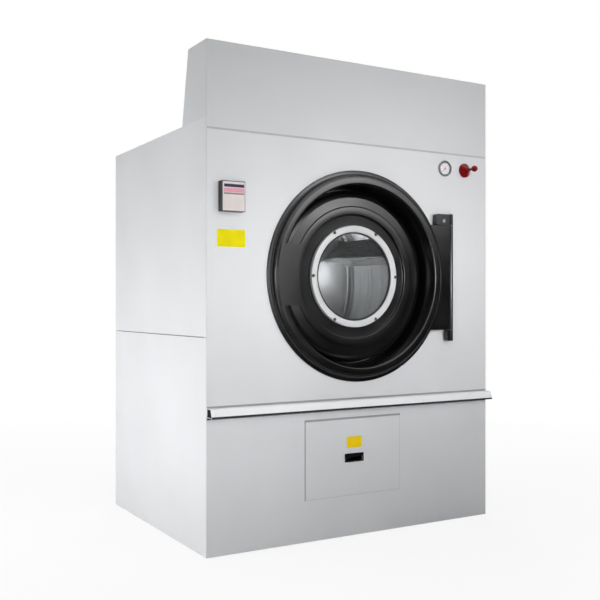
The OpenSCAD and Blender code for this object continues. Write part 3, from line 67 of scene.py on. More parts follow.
Pair = tuple[float, float]
Place = tuple[float, float, float]
Colour = tuple[float, float, float]
Socket = bpy.types.NodeSocket
Piece = bpy.types.Object


class Body(Enum):
    """The bodies of the frame that pieces ride on."""

    CABINET = "cabinet"
    DOOR = "door"
    DRUM = "drum"
    DRAWER = "lint_drawer"
    NEEDLE = "needle"
    STOP = "stop_button"


class Axis(Enum):
    """The axes of the frame, with their place in a point."""

    X = 0
    Y = 1
    Z = 2


def spans(node: str) -> tuple[Pair, Pair, Pair]:
    """Finds how far a CAD node reaches.

    Args:
        node: Name of the CAD node.

    Returns:
        Its lowest and highest place along each axis, in mm from the front face.
    """
    low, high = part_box(node)
    shift = (0.0, FRONT_Y, 0.0)
    return tuple(((low[i] - shift[i]) / MM, (high[i] - shift[i]) / MM) for i in range(3))


def middle(node: str) -> Pair:
    """The middle of a CAD node along x and z."""
    x, _, z = spans(node)
    return sum(x) / 2, sum(z) / 2


def right_of(start: Pair, end: Pair) -> Pair:
    """The unit normal to the right of the line from start to end."""
    run, rise = end[0] - start[0], end[1] - start[1]
    return rise / math.hypot(run, rise), -run / math.hypot(run, rise)


def rectangle(across: Pair, up: Pair) -> list[Pair]:
    """The corners of a rectangle, in order."""
    return [(across[0], up[0]), (across[1], up[0]), (across[1], up[1]), (across[0], up[1])]


def rounded(path: Sequence[Pair], radii: Sequence[float], closed: bool = False,
            steps: int = 6) -> list[Pair]:
    """Rounds the corners of a path.

    Args:
        path: Corner points in order.
        radii: Radius at each corner, 0 to keep it sharp.
        closed: True if the last point joins the first.
        steps: Number of segments in each rounded corner.

    Returns:
        The points of the rounded path.
    """
    points: list[Pair] = []
    count = len(path)
    for i, (corner, radius) in enumerate(zip(path, radii)):
        if radius <= 0 or (not closed and i in (0, count - 1)):
            points.append(corner)
            continue
        here = Vector(corner)
        before = (Vector(path[i - 1]) - here).normalized()
        after = (Vector(path[(i + 1) % count]) - here).normalized()
        half = before.angle(after) / 2
        reach = radius / math.tan(half)
        centre = here + (before + after).normalized() * radius / math.sin(half)
        first, last = here + before * reach - centre, here + after * reach - centre
        turn = first.angle_signed(last)
        for k in range(steps + 1):
            arm = first.copy()
            arm.rotate(Matrix.Rotation(-turn * k / steps, 2))
            points.append(tuple(centre + arm))
    return points


def walled(path: Sequence[Pair], thickness: float) -> list[Pair]:
    """Gives a bent sheet its thickness, to the right of its path.

    Args:
        path: Points of the sheet's first face.
        thickness: Thickness of the sheet.

    Returns:
        The closed outline of the sheet.
    """
    other = []
    last = len(path) - 1
    for i, point in enumerate(path):
        a = right_of(path[max(i - 1, 0)], path[max(i, 1)])
        b = right_of(path[min(i, last - 1)], path[min(i + 1, last)])
        share = thickness / (1 + a[0] * b[0] + a[1] * b[1])
        other.append((point[0] + (a[0] + b[0]) * share, point[1] + (a[1] + b[1]) * share))
    return list(path) + other[::-1]


def along(start: Sequence[float], end: Sequence[float], count: int) -> list[tuple]:
    """Points at equal steps from start to end."""
    return [tuple(Vector(start).lerp(Vector(end), i / (count - 1))) for i in range(count)]


def round_edge(across: Pair, up: Pair, margin: float, columns: int, rows: int) -> list[Pair]:
    """Points at equal steps inside the edge of a rectangle.

    Args:
        across: Left and right edge.
        up: Lower and upper edge.
        margin: Distance of the points from the edge.
        columns: Number of points along the lower and the upper edge.
        rows: Number of points along each side, corners left out.

    Returns:
        The points.
    """
    left, right = across[0] + margin, across[1] - margin
    low, high = up[0] + margin, up[1] - margin
    points = [point for level in (low, high)
              for point in along((left, level), (right, level), columns)]
    for side in (left, right):
        points += along((side, low), (side, high), rows + 2)[1:-1]
    return points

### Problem
Copy each line of the listing that includes "from".

### Response to this task
The OpenSCAD and Blender code for this object continues. Write part 3, from line 67 of scene.py on. More parts follow.
        Its lowest and highest place along each axis, in mm from the front face.
    """The unit normal to the right of the line from start to end."""
    """Points at equal steps from start to end."""
        margin: Distance of the points from the edge.